Blu-ray Review: The Brain (1988)

I’m constantly suckered in by 80s horror with its enticing over-embellished artwork and so the saying goes; fool me once, shame on you, fool me twice, shame on me, …or as George W. Bush once said, “A fooled man can’t get fooled again”. While I am an exception to that rule, I do try to find a silver lining, which The Brain certainly has; now on Blu-ray from 101 Films in the UK.

Inspired by the B-roll classics of 50s drive-in cinema, a psychologist (mad scientist) uses a giant living brain to control the audience of his popular self-help television program, Independent Thinkers. However, when a bright but troublesome high student becomes one of the latest test subjects, he escapes revealing what’s behind the curtain.

If what I stated above actually played out in a literal fashion, I would have enjoyed this movie a lot more, but it’s done in such a strange way that almost comes across as misleading, even though the plot is technical as advertised. Our protagonist, Jim (Tom Bresnahan) and his girlfriend, Janet (Cynthia Preston), spends for what feels like most of the film, running from the ‘Igor-esque’ assistant Verna (George Buza) through various locations that have a strange coldness and lack of character; there’s no dressing. Whereas scenes involving the titular Brain are pure ‘monster madness’. Ironically, the creature and its motivations don’t make any sense nor are we given any explanation of where it came from or how it came to be; the Brain simply IS and that’s what the movie gets right, along with David Gale as the human antagonist, Dr. Anthony Blakely, who plays upon his popular Re-Animator personality. Although be warned, that his screen time is rather limited.

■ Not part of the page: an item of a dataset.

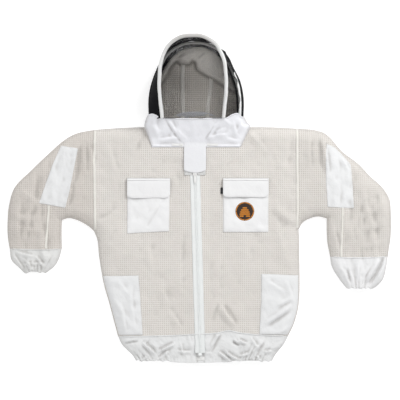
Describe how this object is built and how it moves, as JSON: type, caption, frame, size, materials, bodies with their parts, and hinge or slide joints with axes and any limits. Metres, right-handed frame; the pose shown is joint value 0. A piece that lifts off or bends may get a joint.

Despite the flaws of this cerebral horror, it does hold relevance in today’s society where the most powerful means of influence is right in our pocket; a tiny screen that hinders more than it helps with parallels to the public’s obsession with television during the 1950s.


Sourced from a 2K scan of the original negative, The Brain, projects an impressive 1.85:1 image, which is very consistent in quality and free of any visible damage; perfect for this HD world. The audio track is undisclosed, but I’d say DTS-HD 2.0 is a fair bet, which offers a clear and balanced sound with optional English HOH subtitles.



  • Sounds of the Mind: Paul Zaza on the Brain (NEW)
  • Commentary with director Ed Hunt
  • Commentary with composer Paul Zaza
  • Commentary with actor Tom Bresnahan
  • Canada on the Mind – An interview with actress Cynthia Preston
  • From Monster Kid to Monster Man – An interview with actor George Buza
  • Brain Art – An interview with assistant art director Michael Borthwick
  • Food for Thought: A Love Letter to The Brain
  • Still Gallery

101’s release of The Brain comes with an all-new interview with composer Paul Zaza who is best known for his work with Bob Clark and Canadian cult classics like My Bloody Valentine. Zaza is candid about his previous negative feelings toward The Brain due to receiving the project last minute but notes that he’s warmed up to it in recent years, and further shows appreciation for its fan base. The remaining special features are all ported from the previous U.S Blu-ray release but are a welcome sight on a region B locked disc. Stars Cynthia Preston, George Buza, and assistant art director Michael Borthwick sit down for short, separate interviews, detailing their background and ongoing relationship with The Brain. While it’s always interesting to hear from those who worked on a film, fan culture is equally engaging as shown in the aptly titled “Food for Thought: Love Letter to the Brain”. In a brief 11 supplement, film archivist John Campopiano shares his almost life-long passion for this horror classic, which will give any naysayer a new appreciation for it. – by Hannah Lynch


The Brain and I are on different wavelengths, but I do like the core idea and the movie’s place in VHS history, the artwork of which I have an almost irresistible urge to frame. It’s the fan that give this type of genre filmmaking so much energy and appeal despite not all of them living up to the hype or meeting expectations.